Voilà, sans doute, la cause de l’attachement presqu’invincible que tant de gens nous montrent pour des usages, des préjugés, des institutions dont vainement la raison, l’expérience, le bon sens leur prouvent l’inutilité, ou même les dangers. L’habitude résiste aux démonstrations les plus claires ; elles ne peuvent rien contre les passions & les vices enracinés, contre les systêmes les plus ridicules, contre les coutumes les plus bizarres, sur-tout quand on y attache l’idée de l’utilité, de l’intérêt commun, du bien de la société. Telle est la source de l’opiniâtreté que les hommes montrent communément pour leurs religions, pour leurs usages anciens & leurs coutumes déraisonnables, pour leurs loix si peu justes, pour leurs abus dont ils souffrent très-souvent, pour leurs préjugés dont quelquefois on reconnoît l’absurdité sans vouloir s’en défaire.
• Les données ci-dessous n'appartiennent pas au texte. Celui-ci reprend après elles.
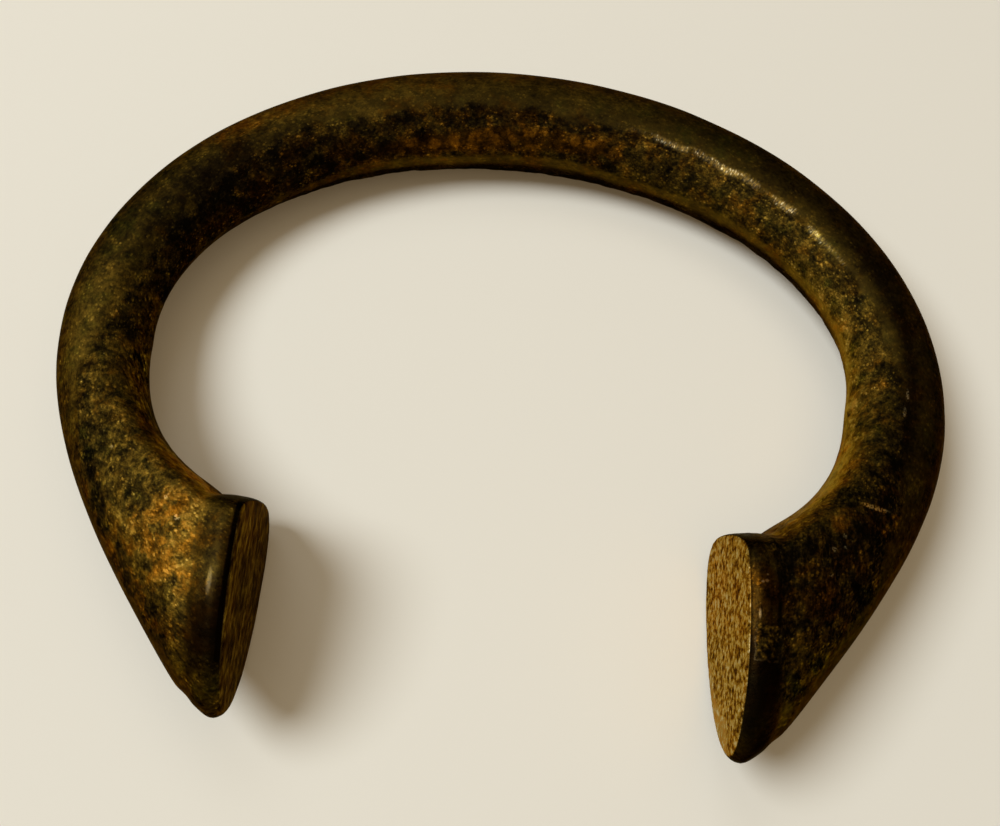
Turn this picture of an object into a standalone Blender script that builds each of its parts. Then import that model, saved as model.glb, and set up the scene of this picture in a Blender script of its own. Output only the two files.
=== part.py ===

Voilà pourquoi les nations regardent comme dangereuses les nouveautés les plus utiles, & se croiroient perdues si l’on remédioit à des maux qu’elles s’habituent à

  1. Hobbes dit qu’il est de la nature de tout être corporel qui a souvent été mû de la même maniere, de recevoir continuellement une plus grande aptitude ou plus de facilité à produire les mêmes mouvemens. C’est-là ce qui constitue l’habitude tant dans le moral que dans le physique. V. Hobbes, Essai Sur La Nature Humaine.